Locate the line bearing "# One round" in the material below, then reproduce it and each following line up to and including the line bearing "for node in".

————————

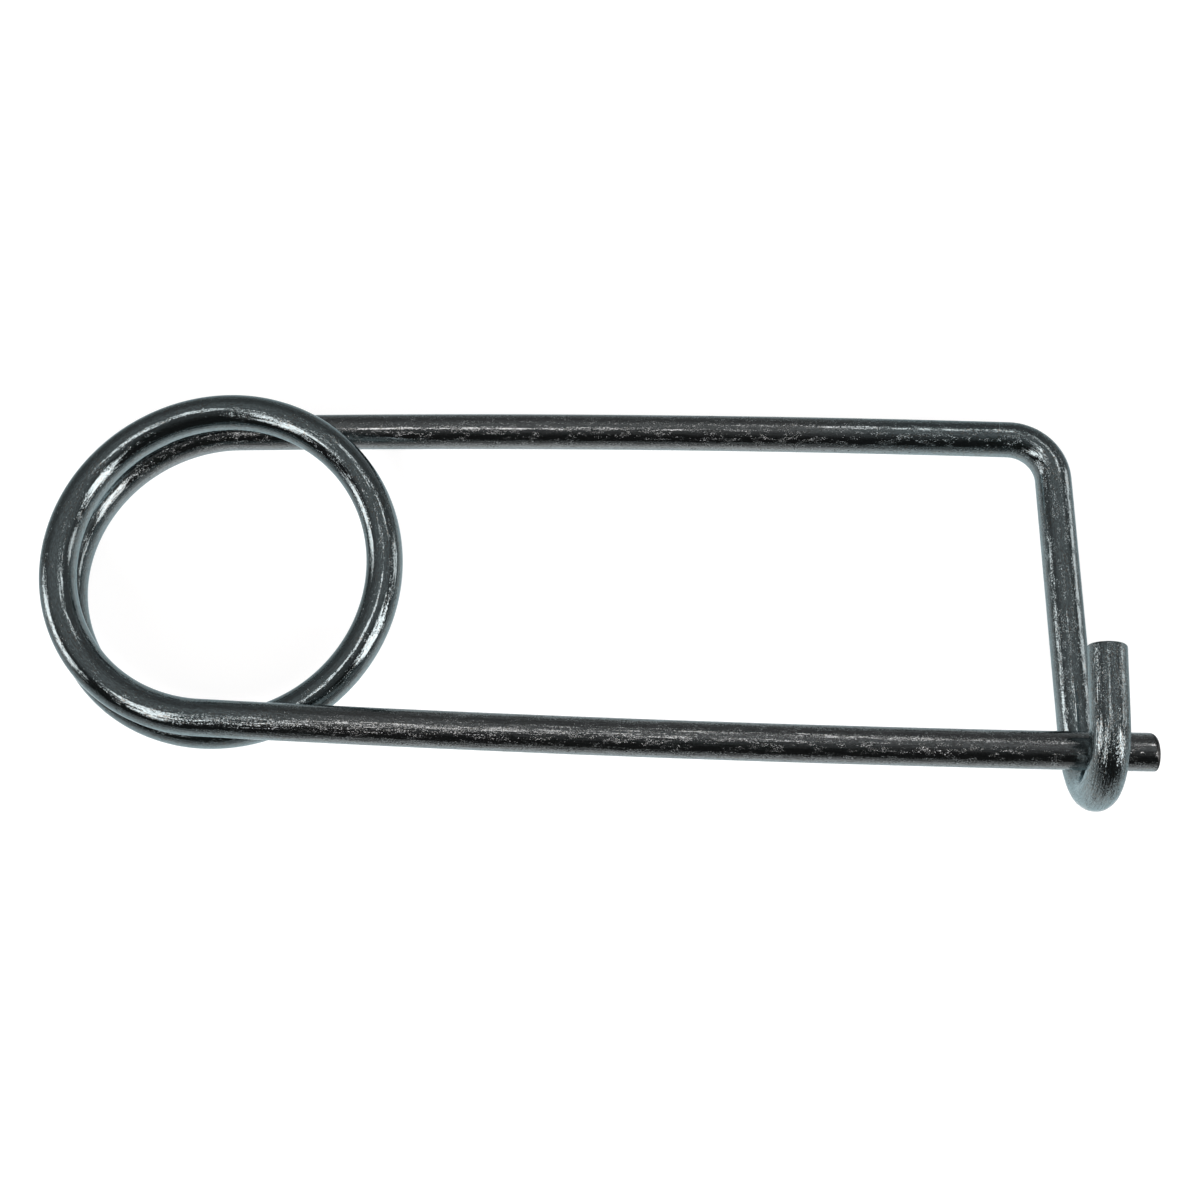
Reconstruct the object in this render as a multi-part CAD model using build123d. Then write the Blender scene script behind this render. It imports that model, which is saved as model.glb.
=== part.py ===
from build123d import *
from math import cos, degrees, radians, sin, sqrt
import os

# Spring-coil safety pin, cold-bent from one length of round steel wire.
# X runs along the pin from the coil to the hook, Z points up from the surface it lies on.
# Lengths are in millimetres and angles in degrees.

# Wire
wire_diameter = 3.05
end_chamfer = 0.4

# Spring coil: one and a half turns, and each quarter turn springs back a little differently
coil_radius = 13.6
turn_clearance = 0.15
quarter_offsets = (0.07, -0.15, 0.10, 0.24, -0.23, -0.03)

# Arms: each leaves the coil a little outwards and bows back under the spring's load
arm_flare = 0.65
shank_bow = 2.0
frame_bow = 2.6
frame_span = 66.8

# Shank beyond the hook
tip_length = 3.1
tip_setback = 0.15

# Corner and cross leg
corner_radius = 3.8
leg_lean = 2.7

# Hook: a round bend under the shank and a short front leg before it
front_clearance = 1.25
seat_gap = 0.05
hook_lean = 3.35
hook_end_length = 5.95

wire_radius = wire_diameter / 2
turn_pitch = wire_diameter + turn_clearance
up = Vector(0, 0, 1)


def turned(direction, angle):
    """The direction turned by an angle about Z, anticlockwise from above."""
    return direction.rotate(Axis.Z, angle)


class WirePath:
    """The wire's centre line, followed from one end through straight runs and flat bends."""

    def __init__(self, start, heading):
        self.place = start
        self.heading = heading.normalized()
        self.edges = []

    def run(self, length):
        """Go straight on."""
        end = self.place + self.heading * length
        self.edges.append(Edge.make_line(self.place, end))
        self.place = end

    def bend(self, inward, radius, angle):
        """Bend towards the side that inward points to, and return the new inward side."""
        start = self.place
        ahead = self.heading
        centre = start + inward * radius

        def on_arc(turn):
            return centre + (ahead * sin(turn) - inward * cos(turn)) * radius

        turn = radians(angle)
        self.edges.append(Edge.make_three_point_arc(start, on_arc(turn / 2), on_arc(turn)))
        self.place = on_arc(turn)
        self.heading = ahead * cos(turn) + inward * sin(turn)
        return inward * cos(turn) - ahead * sin(turn)


def bow_radius(chord, angle):
    """Radius of the long arc that turns by an angle over a chord."""
    return chord / 2 / sin(radians(angle / 2))


def wind_coil(path, inward, last_angle):
    """Three half turns, each tilted so that it drops by half the pitch."""
    drop = turn_pitch / 4 / coil_radius
    side = inward
    for half in range(3):
        slanted = side * sqrt(1 - drop ** 2) - up * drop
        slanted = path.bend(slanted, coil_radius + quarter_offsets[2 * half], 90)
        angle = last_angle if half == 2 else 90
        path.bend(slanted, coil_radius + quarter_offsets[2 * half + 1], angle)
        side = side * -1


def plan_crossing(place, heading, start, along):
    """Distances from place along heading, and from start along the other line, to where they cross."""
    across = heading.X * along.Y - heading.Y * along.X
    offset = start - place
    first = (offset.X * along.Y - offset.Y * along.X) / across
    second = (offset.X * heading.Y - offset.Y * heading.X) / across
    return first, second


def bend_hook(path, shank_start, shank_chord):
    """Cross leg and hook, placed so that the shank rests in the bend; returns the shank's span."""
    reach, shank_span = plan_crossing(path.place, path.heading, shank_start, shank_chord)
    depth = shank_start.Z - (path.place + path.heading * reach).Z
    hook_radius = (depth + wire_diameter + front_clearance) / 2
    seat_room = front_clearance - seat_gap
    back_room = depth - wire_diameter - seat_gap
    path.run(reach - sqrt(seat_room * back_room))

    leg_heading = path.heading
    forward = (up - leg_heading * leg_heading.dot(up)).normalized()
    path.bend(forward, hook_radius, 90)
    sideways = (leg_heading * -1).cross(forward)
    rising = leg_heading * -cos(radians(hook_lean)) + sideways * sin(radians(hook_lean))
    path.bend(rising, hook_radius, 90)
    path.run(hook_end_length)
    return shank_span


# Coil, frame arm, cross leg and hook, followed from where the shank meets the coil
shank_angle = arm_flare + shank_bow / 2
frame_angle = arm_flare + frame_bow / 2
shank_heading = turned(Vector(1, 0, 0), -shank_angle)
coil_inward = turned(Vector(0, 1, 0), -shank_angle)
shank_start = coil_inward * -coil_radius

front = WirePath(shank_start, shank_heading * -1)
wind_coil(front, coil_inward, 90 - shank_angle - frame_angle)
front.bend(front.heading.cross(up).normalized(), bow_radius(frame_span, frame_bow), frame_bow)
corner_angle = 90 - leg_lean + arm_flare - frame_bow / 2
front.bend(front.heading.cross(up).normalized(), corner_radius, corner_angle)
shank_span = bend_hook(front, shank_start, turned(Vector(1, 0, 0), -arm_flare))

# Shank: bowed as far as the hook's outer side, straight from there to its tip
shank = WirePath(shank_start, shank_heading)
shank_bow_radius = bow_radius(shank_span, shank_bow)
past_hook = degrees((wire_radius + tip_setback) / shank_bow_radius)
shank.bend(coil_inward, shank_bow_radius, shank_bow + past_hook)
shank.run(tip_length)

# One round wire along the whole centre line, with both cut ends chamfered
centre_line = Wire(shank.edges + front.edges)
start_plane = Plane(origin=centre_line @ 0, z_dir=centre_line % 0)
wire = sweep(start_plane * Circle(wire_radius), path=centre_line)
cut_ends = wire.faces().filter_by(GeomType.PLANE)
rims = [rim for face in cut_ends for rim in face.edges()]
pin = chamfer(rims, min(end_chamfer, wire_radius * 0.9))

# The pin lies on its back, with its origin under the middle of its outline
box = pin.bounding_box()
pin = Pos(-box.center().X, -box.center().Y, -box.min.Z) * pin

os.makedirs("parts", exist_ok=True)
export_step(pin, "parts/spring_wire.step")
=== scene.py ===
from collections import namedtuple
from math import cos, degrees, pi, radians, sin, sqrt, tan

import bpy
from mathutils import Matrix, Vector


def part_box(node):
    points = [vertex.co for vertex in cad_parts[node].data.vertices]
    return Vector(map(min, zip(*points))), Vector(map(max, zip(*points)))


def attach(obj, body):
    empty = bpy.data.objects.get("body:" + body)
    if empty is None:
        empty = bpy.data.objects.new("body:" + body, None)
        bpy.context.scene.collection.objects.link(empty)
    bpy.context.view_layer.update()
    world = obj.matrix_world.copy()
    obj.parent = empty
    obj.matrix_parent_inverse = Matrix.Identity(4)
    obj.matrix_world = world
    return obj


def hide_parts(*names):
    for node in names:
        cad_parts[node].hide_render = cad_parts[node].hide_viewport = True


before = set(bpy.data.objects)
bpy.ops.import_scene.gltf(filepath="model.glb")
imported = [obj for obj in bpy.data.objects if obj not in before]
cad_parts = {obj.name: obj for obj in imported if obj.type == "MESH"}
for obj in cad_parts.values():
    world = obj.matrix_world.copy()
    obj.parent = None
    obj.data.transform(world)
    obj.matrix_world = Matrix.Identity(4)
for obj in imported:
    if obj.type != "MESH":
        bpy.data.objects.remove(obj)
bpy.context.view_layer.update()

# Sizes of the wire and its centre line, the same as the solid's: metres and degrees
MM = 0.001
WIRE_RADIUS = 1.525 * MM
TURN_CLEARANCE = 0.15 * MM
COIL_RADIUS = 13.6 * MM
QUARTER_OFFSETS = [size * MM for size in (0.07, -0.15, 0.10, 0.24, -0.23, -0.03)]
ARM_FLARE = 0.65
SHANK_BOW = 2.0
FRAME_BOW = 2.6
FRAME_SPAN = 66.8 * MM
TIP_LENGTH = 3.1 * MM
TIP_SETBACK = 0.15 * MM
CORNER_RADIUS = 3.8 * MM
LEG_LEAN = 2.7
FRONT_CLEARANCE = 1.25 * MM
SEAT_GAP = 0.05 * MM
HOOK_LEAN = 3.35
HOOK_END_LENGTH = 5.95 * MM

WIRE_DIAMETER = 2 * WIRE_RADIUS
TURN_PITCH = WIRE_DIAMETER + TURN_CLEARANCE
UP = Vector((0, 0, 1))

# Rounding of each cut rim, on the side that the shear dragged and on the side it left sharp
TIP_ROUNDING = (0.6 * MM, 0.22 * MM)
TIP_DRAGGED_SIDE = Vector((0, 1, 0))
HOOK_ROUNDING = (0.26 * MM, 0.16 * MM)
HOOK_DRAGGED_SIDE = Vector((1, 0, 0))

# Length at each end without plain rings, a little more than the widest rounding
ROUNDING_ROOM = 1.2 * max(TIP_ROUNDING + HOOK_ROUNDING)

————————

### EXERCISE OUTPUT
# One round wire along the whole centre line, with both cut ends chamfered
centre_line = Wire(shank.edges + front.edges)
start_plane = Plane(origin=centre_line @ 0, z_dir=centre_line % 0)
wire = sweep(start_plane * Circle(wire_radius), path=centre_line)
cut_ends = wire.faces().filter_by(GeomType.PLANE)
rims = [rim for face in cut_ends for rim in face.edges()]
pin = chamfer(rims, min(end_chamfer, wire_radius * 0.9))

# The pin lies on its back, with its origin under the middle of its outline
box = pin.bounding_box()
pin = Pos(-box.center().X, -box.center().Y, -box.min.Z) * pin

os.makedirs("parts", exist_ok=True)
export_step(pin, "parts/spring_wire.step")
=== scene.py ===
from collections import namedtuple
from math import cos, degrees, pi, radians, sin, sqrt, tan

import bpy
from mathutils import Matrix, Vector


def part_box(node):
    points = [vertex.co for vertex in cad_parts[node].data.vertices]
    return Vector(map(min, zip(*points))), Vector(map(max, zip(*points)))


def attach(obj, body):
    empty = bpy.data.objects.get("body:" + body)
    if empty is None:
        empty = bpy.data.objects.new("body:" + body, None)
        bpy.context.scene.collection.objects.link(empty)
    bpy.context.view_layer.update()
    world = obj.matrix_world.copy()
    obj.parent = empty
    obj.matrix_parent_inverse = Matrix.Identity(4)
    obj.matrix_world = world
    return obj


def hide_parts(*names):
    for node in names:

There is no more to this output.